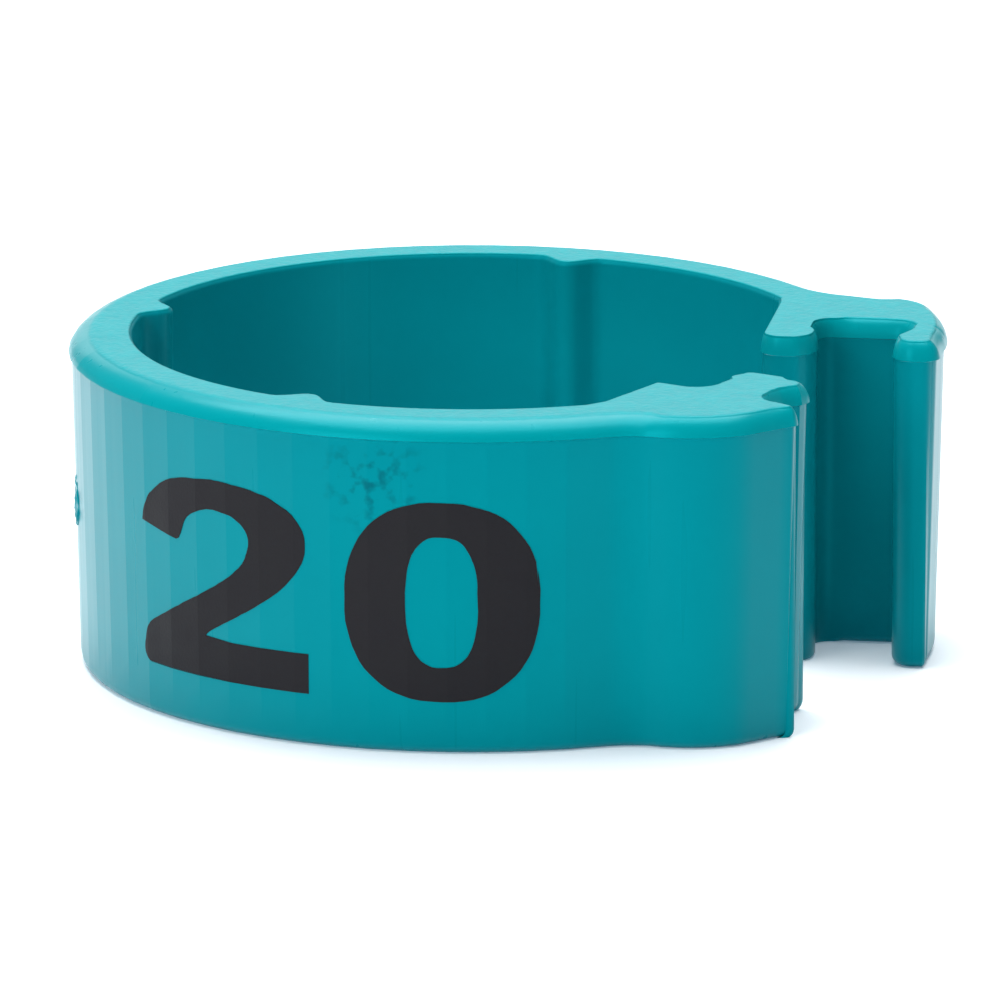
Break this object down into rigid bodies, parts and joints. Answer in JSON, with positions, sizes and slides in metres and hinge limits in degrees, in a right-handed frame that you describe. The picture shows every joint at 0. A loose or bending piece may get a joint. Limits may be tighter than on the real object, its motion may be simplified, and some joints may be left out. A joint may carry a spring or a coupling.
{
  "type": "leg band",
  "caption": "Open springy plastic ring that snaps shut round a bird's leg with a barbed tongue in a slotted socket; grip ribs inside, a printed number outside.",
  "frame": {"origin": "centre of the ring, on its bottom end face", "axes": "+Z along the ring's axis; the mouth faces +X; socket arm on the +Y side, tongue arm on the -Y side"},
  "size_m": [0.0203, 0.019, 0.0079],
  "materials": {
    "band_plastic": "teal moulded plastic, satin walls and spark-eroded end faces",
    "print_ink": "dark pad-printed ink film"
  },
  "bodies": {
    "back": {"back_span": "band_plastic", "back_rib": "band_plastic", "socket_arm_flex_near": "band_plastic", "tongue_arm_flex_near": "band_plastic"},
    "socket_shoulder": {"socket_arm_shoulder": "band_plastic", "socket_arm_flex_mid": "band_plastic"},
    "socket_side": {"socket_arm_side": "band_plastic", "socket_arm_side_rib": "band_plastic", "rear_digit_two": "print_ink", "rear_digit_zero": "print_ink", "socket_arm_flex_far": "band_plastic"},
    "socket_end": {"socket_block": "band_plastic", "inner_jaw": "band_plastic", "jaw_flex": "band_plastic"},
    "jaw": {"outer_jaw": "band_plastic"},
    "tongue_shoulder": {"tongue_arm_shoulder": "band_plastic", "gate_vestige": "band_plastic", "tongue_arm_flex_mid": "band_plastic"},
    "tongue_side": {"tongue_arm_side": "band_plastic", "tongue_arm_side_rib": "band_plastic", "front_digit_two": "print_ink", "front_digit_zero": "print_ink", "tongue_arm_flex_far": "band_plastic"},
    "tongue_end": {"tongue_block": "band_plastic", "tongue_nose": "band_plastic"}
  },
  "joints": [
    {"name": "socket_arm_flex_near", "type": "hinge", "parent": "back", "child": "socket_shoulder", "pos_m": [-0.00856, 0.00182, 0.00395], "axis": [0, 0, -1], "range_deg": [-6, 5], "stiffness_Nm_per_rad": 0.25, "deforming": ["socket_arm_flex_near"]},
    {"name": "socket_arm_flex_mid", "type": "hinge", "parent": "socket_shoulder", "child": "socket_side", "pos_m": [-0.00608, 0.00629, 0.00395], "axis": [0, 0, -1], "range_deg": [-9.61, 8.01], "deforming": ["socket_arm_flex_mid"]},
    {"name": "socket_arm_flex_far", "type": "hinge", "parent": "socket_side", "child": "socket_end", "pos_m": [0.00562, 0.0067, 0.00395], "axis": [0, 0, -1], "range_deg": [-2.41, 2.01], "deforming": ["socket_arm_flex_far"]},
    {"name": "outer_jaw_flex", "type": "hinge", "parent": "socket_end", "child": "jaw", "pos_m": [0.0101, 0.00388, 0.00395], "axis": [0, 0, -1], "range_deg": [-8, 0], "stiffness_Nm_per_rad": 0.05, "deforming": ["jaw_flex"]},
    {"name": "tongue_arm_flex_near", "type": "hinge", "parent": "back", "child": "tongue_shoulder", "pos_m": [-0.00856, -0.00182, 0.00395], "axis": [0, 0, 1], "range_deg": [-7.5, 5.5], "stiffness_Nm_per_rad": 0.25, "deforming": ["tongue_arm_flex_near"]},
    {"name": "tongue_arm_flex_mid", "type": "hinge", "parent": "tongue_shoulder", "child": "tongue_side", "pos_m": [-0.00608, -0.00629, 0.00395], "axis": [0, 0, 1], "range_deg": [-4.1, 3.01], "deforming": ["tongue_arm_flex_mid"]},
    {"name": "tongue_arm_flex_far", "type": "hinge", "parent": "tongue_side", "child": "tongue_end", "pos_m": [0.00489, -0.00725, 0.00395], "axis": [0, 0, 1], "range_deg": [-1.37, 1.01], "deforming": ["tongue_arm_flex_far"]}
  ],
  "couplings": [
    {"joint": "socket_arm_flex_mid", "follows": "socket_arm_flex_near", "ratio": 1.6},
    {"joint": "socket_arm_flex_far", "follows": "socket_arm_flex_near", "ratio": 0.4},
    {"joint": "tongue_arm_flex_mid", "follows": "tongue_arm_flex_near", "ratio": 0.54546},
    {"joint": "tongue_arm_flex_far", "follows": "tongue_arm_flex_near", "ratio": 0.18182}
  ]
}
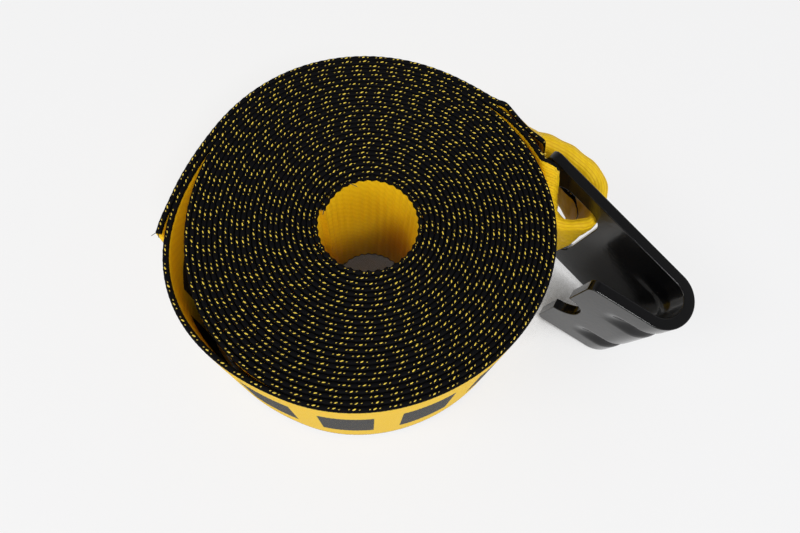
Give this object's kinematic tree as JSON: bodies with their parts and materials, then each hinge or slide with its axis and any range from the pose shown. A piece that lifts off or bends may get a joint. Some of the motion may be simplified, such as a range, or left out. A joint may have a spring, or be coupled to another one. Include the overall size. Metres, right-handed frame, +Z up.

· · · ·

To be done
Whichever lines contain the string "that", select and copy them.

Solution to this task
Break this object down into rigid bodies, parts and joints. Answer in JSON, with positions, sizes and slides in metres and hinge limits in degrees, in a right-handed frame that you describe. The picture shows every joint at 0. A loose or bending piece may get a joint. Limits may be tighter than on the real object, its motion may be simplified, and some joints may be left out. A joint may carry a spring or a coupling.
  "caption": "Open springy plastic ring that snaps shut round a bird's leg with a barbed tongue in a slotted socket; grip ribs inside, a printed number outside.",
Give this object's kinematic tree as JSON: bodies with their parts and materials, then each hinge or slide with its axis and any range from the pose shown. A piece that lifts off or bends may get a joint. Some of the motion may be simplified, such as a range, or left out. A joint may have a spring, or be coupled to another one. Include the overall size. Metres, right-handed frame, +Z up.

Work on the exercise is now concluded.